クロームの作品はダモン・エッジの自主レーベルであるサイレンから発表されています。このレーベルはしっかり運営されていて、クローム作品のボックス・セットを発表しています。お世辞にも売れたわけではないのに、大そう丁寧ないい仕事です。

 最初のボックスは1982年に発表されており、その際にボーナス・ディスクとして付いてきたのがこの編集盤「ノー・ヒューマンズ・アラウド」です。このアルバムは後にイタリアやドイツのレーベルから単体で発表されることにもなりました。

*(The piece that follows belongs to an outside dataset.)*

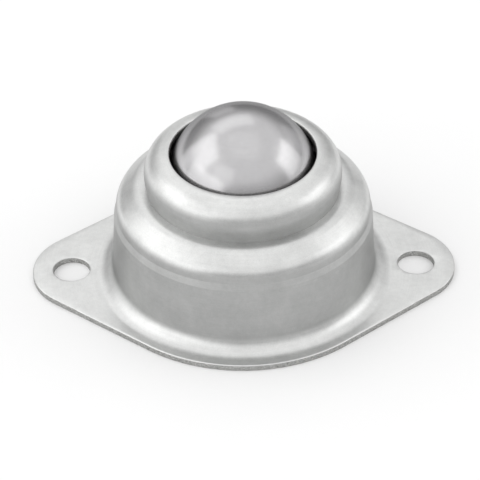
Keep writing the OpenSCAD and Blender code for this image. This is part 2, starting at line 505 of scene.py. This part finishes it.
@dataclass
class Housing:
    """The drawn housing with its oval flange, as one sheet with worked edges.

    Lengths are in millimetres. Heights are measured from the underside of the flange. The mesh
    has spokes sections round the axis, flat_rings rings on the flat of the flange, edge_steps
    faces round every rolled edge and punch_sides faces round every hole. The punch reaches
    punch_past beyond the sheet. A face whose normal rises by less than upright_lean is upright.
    """

    sheet: float = 1.1
    height: float = 25.7625
    opening_radius: float = 12.4744
    lip_round: float = 0.22
    cap_radius: float = 16.87
    cap_bend: float = 3.9
    cap_side_top: float = 21.312
    cap_blend: float = 8.0
    neck_radius: float = 16.6
    ledge_height: float = 19.062
    crease_radius: float = 18.45
    crease_bend: float = 3.0
    wall_radius: float = 21.9325
    shoulder_height: float = 16.457
    shoulder_bend: float = 3.2
    step_height: float = 14.457
    step_drop: float = 1.2
    step_bend: float = 0.3
    step_corner: float = 0.1
    skirt_radius: float = 22.3
    foot_radius: float = 23.0025
    foot_bend: float = 2.9
    flat_radius: float = 25.8025
    front_radius: float = 26.8525
    end_radius: float = 10.44
    end_centre: float = 26.61
    hole_centre: float = 30.25
    hole_radius: float = 3.2
    edge_roll: float = 0.22
    edge_burr: float = 0.08
    spokes: int = 384
    flat_rings: int = 6
    edge_steps: int = 4
    punch_sides: int = 64
    punch_past: float = 1.0
    upright_lean: float = 0.5
    sharp_angle: float = math.radians(40)
    finish: SteelFinish = PLATED

    def build(self) -> bpy.types.Object:
        """Build the housing's mesh, punch its holes, mark its cut edges and dress it.

        Returns:
            The finished piece, riding on the unit in place of the frame's housing.
        """
        shell = self._shell()
        for side in (-1, 1):
            self._punch(shell, side)
        self._mark_cut_edges(shell.data)
        shell.data.materials.append(self.finish.build())
        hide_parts("housing")
        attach(shell, UNIT_BODY)
        LOG.info("housing built with %d faces", len(shell.data.polygons))
        return shell

    def _drawn_sheet(self) -> DrawnSheet:
        """Lay out the corners of the sheet.

        Returns:
            The turned part of the sheet, from the lip to the flat of the flange.
        """
        return DrawnSheet(
            [
                (self.opening_radius, self.height, 0, 0),
                (self.cap_radius, self.height, self.cap_bend, self.cap_bend - self.sheet),
                (self.cap_radius, self.cap_side_top, self.cap_blend, self.cap_blend - self.sheet),
                (self.neck_radius, self.ledge_height, 0, self.sheet),
                (self.crease_radius, self.ledge_height, self.crease_bend, 0),
                (self.wall_radius, self.shoulder_height, self.shoulder_bend,
                 self.shoulder_bend - self.sheet),
                (self.wall_radius, self.step_height, self.step_corner, self.sheet / 2),
                (self.skirt_radius, self.step_height - self.step_drop, self.step_bend, 0),
                (self.foot_radius, self.sheet, self.foot_bend, self.foot_bend + self.sheet),
                (self.flat_radius, self.sheet, 0, 0),
            ],
            self.sheet,
        )

    def _outline(self, turn: float) -> float:
        """Return the flange's reach in one direction.

        Args:
            turn: The direction, in radians from +X.

        Returns:
            The distance from the middle to the flange's edge.
        """
        x, y = abs(math.cos(turn)), abs(math.sin(turn))
        turn = math.atan2(y, x)
        slant = math.acos((self.front_radius - self.end_radius) / self.end_centre)
        end_y = self.end_radius * math.sin(slant)
        end_x = self.end_centre + self.end_radius * math.cos(slant)
        if turn >= slant:
            return self.front_radius
        if turn >= math.atan2(end_y, end_x):
            return self.front_radius / math.cos(turn - slant)
        return self.end_centre * x + math.sqrt(self.end_radius**2 - (self.end_centre * y) ** 2)

    def _quarter(self, radius: float, start: float, x: float, y: float) -> list[Vector]:
        """Return a quarter circle that turns clockwise.

        Args:
            radius: The circle's radius.
            start: Angle at which it begins, in radians.
            x: The centre's distance from the axis.
            y: The centre's height.

        Returns:
            The points (radius, height).
        """
        angles = [start - math.pi / 2 * i / self.edge_steps for i in range(self.edge_steps + 1)]
        return [
            Vector((x, y)) + Vector((radius * math.cos(angle), radius * math.sin(angle)))
            for angle in angles
        ]

    def _spoke(self, turn: float, outer: list[Vector], inner: list[Vector]) -> list[Vector]:
        """Return the closed section of the sheet in one direction.

        Args:
            turn: The direction, in radians from +X.
            outer: The outer face's turned points.
            inner: The inner face's turned points.

        Returns:
            Points (radius, height), clockwise from the lip's top edge.
        """
        reach = self._outline(turn)
        roll, burr = self.edge_roll, self.edge_burr
        top_edge = self._quarter(roll, math.pi / 2, reach - roll, self.sheet - roll)
        low_edge = self._quarter(burr, 0, reach - burr, burr)
        rings = [i / self.flat_rings for i in range(1, self.flat_rings)]
        flat_top = [outer[-1].lerp(top_edge[0], share) for share in rings]
        flat_low = [low_edge[-1].lerp(inner[-1], share) for share in rings]
        lip = self.lip_round
        lip_x = self.opening_radius + lip
        lip_low = self._quarter(lip, -math.pi / 2, lip_x, inner[0].y + lip)
        lip_top = self._quarter(lip, math.pi, lip_x, self.height - lip)
        return [*lip_top, *outer[1:], *flat_top, *top_edge, *low_edge, *flat_low,
                *reversed(inner[1:]), *lip_low]

    def _shell(self) -> bpy.types.Object:
        """Sweep the section round the axis.

        Returns:
            The closed shell, still without holes.
        """
        sheet = self._drawn_sheet()
        outer, inner = sheet.outer(), sheet.inner()
        return turned_piece(
            "pressed_housing", lambda turn: self._spoke(turn, outer, inner), self.spokes
        )

    def _punch(self, shell: bpy.types.Object, side: int) -> None:
        """Punch one hole, with the rolled upper edge that the punch leaves.

        Args:
            shell: The housing.
            side: -1 for the left hole, 1 for the right one.
        """
        roll, past = self.edge_roll, self.punch_past
        rim_radius = self.hole_radius + roll
        profile = [
            Vector((self.hole_radius, -past)),
            *self._quarter(roll, math.pi, rim_radius, self.sheet - roll),
            Vector((rim_radius, self.sheet + past)),
        ]
        punch = turned_piece(
            "punch", lambda _turn: profile, self.punch_sides, capped=True,
            centre_x=side * self.hole_centre,
        )
        cut = shell.modifiers.new("punch", "BOOLEAN")
        cut.operation, cut.solver, cut.object = "DIFFERENCE", "EXACT", punch
        self._apply_modifiers(shell)
        bpy.data.objects.remove(punch)

    def _apply_modifiers(self, shell: bpy.types.Object) -> None:
        """Replace the piece's mesh with its evaluated one and drop its modifiers.

        Args:
            shell: The piece.
        """
        graph = bpy.context.evaluated_depsgraph_get()
        shell.data = bpy.data.meshes.new_from_object(shell.evaluated_get(graph))
        shell.modifiers.clear()

    def _mark_cut_edges(self, mesh: bpy.types.Mesh) -> None:
        """Mark the sheared faces, shade the sheet smooth and keep its sharp corners.

        Args:
            mesh: The finished mesh, with its holes.
        """
        mark = mesh.attributes.new("cut_edge", "FLOAT", "FACE")
        for polygon in mesh.polygons:
            radius = polygon.center.xy.length / MM
            upright = abs(polygon.normal.z) < self.upright_lean
            on_flange = radius > self.flat_radius and upright
            on_lip = radius < self.opening_radius + self.lip_round / 2
            mark.data[polygon.index].value = 1.0 if on_flange or on_lip else 0.0
        mesh.shade_smooth()
        mesh.set_sharp_from_angle(angle=self.sharp_angle)


@dataclass(frozen=True)
class Softbox:
    """A rectangular studio lamp that faces the unit.

    Azimuth counts from the front towards the right, and both angles are in degrees. Lengths are
    in metres. The radiance is how bright its face looks, where 1 is white.
    """

    name: str
    azimuth: float
    elevation: float
    width: float
    height: float
    radiance: float
    distance: float = 0.8

    def hang(self) -> None:
        """Make the lamp at its place."""
        turn, rise = math.radians(self.azimuth), math.radians(self.elevation)
        toward = Vector((math.sin(turn) * math.cos(rise), -math.cos(turn) * math.cos(rise),
                         math.sin(rise)))
        light = bpy.data.lights.new(self.name, "AREA")
        light.shape, light.size, light.size_y = "RECTANGLE", self.width, self.height
        # The power of a face that is equally bright from all sides
        light.energy = self.radiance * math.pi * self.width * self.height
        lamp = bpy.data.objects.new(self.name, light)
        lamp.location = toward * self.distance
        lamp.rotation_euler = (-toward).to_track_quat("-Z", "Y").to_euler()
        bpy.context.collection.objects.link(lamp)


@dataclass
class Studio:
    """Floor, sky, soft lamps and camera.

    Lengths are in metres unless a name ends in mm, and angles in radians. The floor lies
    floor_gap below the unit, so that no faces of the two share a plane. The sky rises from
    horizon_strength to sky_strength at the height sky_full of a unit sphere, and back_shade
    lowers it towards the back.
    """

    softboxes: tuple[Softbox, ...] = (
        Softbox("left_low", 295, 12, 1.0, 0.34, 0.78),
        Softbox("left_high", 264, 38, 0.66, 0.50, 0.62),
        Softbox("left_edge", 250, 10, 0.30, 0.30, 0.62),
        Softbox("left_front", 322, 32, 0.45, 0.40, 0.26),
        Softbox("right_side", 94, 22, 0.56, 0.50, 0.76),
        Softbox("right_back", 130, 14, 0.35, 0.30, 0.34),
        Softbox("back_high", 195, 50, 0.60, 0.36, 0.34),
        Softbox("back_low", 194, 14, 0.24, 0.30, 0.50),
        Softbox("overhead", 0, 85, 0.60, 0.60, 0.12),
    )
    floor_size: float = 6.0
    floor_gap: float = 0.00002
    floor_colour: tuple[float, float, float] = (0.97, 0.97, 0.97)
    horizon_strength: float = 0.38
    sky_strength: float = 0.96
    sky_full: float = 0.55
    back_shade: float = 0.25
    camera_place_mm: tuple[float, float, float] = (-5.2495, -307.975, 245.999)
    camera_aim_mm: tuple[float, float, float] = (-0.6394, 0.0, 6.7911)
    camera_roll: float = -0.0112
    lens_mm: float = 167.875
    sensor_mm: float = 36.0
    clip_near: float = 0.01
    clip_far: float = 20.0

    def build(self) -> None:
        """Make the floor, the world, the lamps and the camera."""
        self._floor()
        self._world()
        for softbox in self.softboxes:
            softbox.hang()
        self._camera()
        bpy.context.scene.view_settings.view_transform = "Standard"

    def _floor(self) -> None:
        """Lay the pale floor under the unit."""
        half = self.floor_size / 2
        mesh = bpy.data.meshes.new("floor")
        corners = ((-half, -half), (half, -half), (half, half), (-half, half))
        mesh.from_pydata([(x, y, -self.floor_gap) for x, y in corners], [], [(0, 1, 2, 3)])
        floor = bpy.data.objects.new("floor", mesh)
        bpy.context.collection.objects.link(floor)
        material = new_material("pale_floor")
        graph = ShaderGraph(material.node_tree)
        surface = graph.add("ShaderNodeBsdfDiffuse", {"Color": (*self.floor_colour, 1.0)})
        graph.add("ShaderNodeOutputMaterial", {"Surface": surface.outputs["BSDF"]})
        mesh.materials.append(material)

    def _world(self) -> None:
        """Fill the room with soft light that fades to the horizon, and sooner at the back."""
        world = bpy.data.worlds.new("studio")
        world.use_nodes = True
        graph = ShaderGraph(world.node_tree)
        direction = graph.add("ShaderNodeTexCoord").outputs["Generated"]
        parts = graph.add("ShaderNodeSeparateXYZ", {0: direction})
        behind = graph.math("MULTIPLY", graph.math("MAXIMUM", parts.outputs[1], 0.0),
                            self.back_shade)
        fade = graph.add(
            "ShaderNodeMapRange",
            {"Value": graph.math("SUBTRACT", parts.outputs[2], behind),
             "From Min": 0.0, "From Max": self.sky_full,
             "To Min": self.horizon_strength, "To Max": self.sky_strength},
            interpolation_type="SMOOTHSTEP",
        )
        glow = graph.add("ShaderNodeBackground",
                         {"Color": (1.0, 1.0, 1.0, 1.0), "Strength": fade.outputs["Result"]})
        graph.add("ShaderNodeOutputWorld", {"Surface": glow.outputs["Background"]})
        bpy.context.scene.world = world

    def _camera(self) -> None:
        """Set up the long-lens view from the front and above."""
        place, aim = Vector(self.camera_place_mm) * MM, Vector(self.camera_aim_mm) * MM
        forward = (aim - place).normalized()
        level = forward.cross(Vector((0, 0, 1))).normalized()
        upright = level.cross(forward)
        right = math.cos(self.camera_roll) * level + math.sin(self.camera_roll) * upright
        up = math.cos(self.camera_roll) * upright - math.sin(self.camera_roll) * level
        turn = Matrix((right, up, -forward)).transposed()
        lens = bpy.data.cameras.new("camera")
        lens.lens, lens.sensor_width = self.lens_mm, self.sensor_mm
        lens.clip_start, lens.clip_end = self.clip_near, self.clip_far
        camera = bpy.data.objects.new("camera", lens)
        camera.matrix_world = Matrix.Translation(place) @ turn.to_4x4()
        bpy.context.collection.objects.link(camera)
        bpy.context.scene.camera = camera


def main() -> None:
    """Build the unit and its studio."""
    logging.basicConfig(level=logging.INFO, format="%(message)s")
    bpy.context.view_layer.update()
    supports = sorted(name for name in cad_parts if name.startswith("support_ball"))
    Housing().build()
    FrameSteel(["load_ball"], POLISHED, Slot.LOAD_BALL).dress()
    FrameSteel(supports, POLISHED, Slot.SUPPORT_BALL).dress()
    FrameSteel(["ball_seat"], HARDENED, Slot.SEAT).dress()
    FrameSteel(["base_plate"], PLATED, Slot.PLATE).dress()
    Studio().build()


if __name__ == "__main__":
    main()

 この編集盤に収録されているのは、まず「リード・オンリー・メモリー」。これは1979年に発表されたEPです。そして、1981年の45回転12インチ「インワールド」、1980年のシングル「ニュー・エイジ」のB面曲、あと一曲は未発表曲です。

 「リード・オンリー・メモリー」はダモンのリビングルーム・スタジオで、アヘンを吸いながらぐだぐだしている時にできたのだそうです。オリジナル・サウンドトラックと記載がありますが、映画は撮られていません。

 20分強の作品で5曲の曲名が付けられていますが、全体を1曲ととられられます。少し前のクロームと異なり、ここにはダモンのハンマー・ビートはありません。全体をドローンが覆っており、いかにもグダグダした中で生まれてきた阿片チックな曲です。

 このドローン・ビートはPiLの曲からサンプリングされているそうです。12インチ・シングルの「デス・ディスコ」のB面曲「メガ・ミックス」がそれで、元は「メタルボックス」の「フォッダーストンプ」のリミックスです。ジャー・ウォブルのベースとジム・ウォーカーのドラムです。

 ややこしいのは本来はサンプルが逆回転となっているにもかかわらず、ドイツ盤はそうなっていないことです。両方を収めたCDもあります。しかし、サンプリングという言葉もない時代に、同時代のアーティストから引っ張ってくるとは見上げたものです。しかも大成功。

 朦朧としたビートに彩られた先鋭的なサウンドです。「エイリアン・サウンドトラック」から「ハーフ・マシーン・リップ・ムーヴズ」に行く道と、こちらに行く道がありました。「時計仕掛けのオレンジ」のコスチュームをまとった二人が登場するジャケット通りの世界観です。

 一方、「インワールド」2曲は次のアルバム「赤い露光」よりもさらにビートを強調したカッコいいロックです。ドラムはダモンの恋人ファビアンのバンドのドラマー、ジャン・ルー・カリノウスキーが担当しています。ストレートでタイトなビートです。

 「ニュー・エイジ」のB面曲「インフォーメイションズ」は「赤い露光」系、未発表曲「マニフェステイション」はドローン系です。ただし、ROMほどは先鋭的でもなく、分かりやすいサウンドになっています。さほど驚きはない。

 ROMが圧倒的に際立っています。英国のポスト・パンクの横綱級スロッビング・グリッスルと肩を並べて語られることに、このサウンドなら納得です。モノクロの荒涼とした世界に圧倒されます。モノクロームのアンビエント。インダストリアルなピンボケ写真。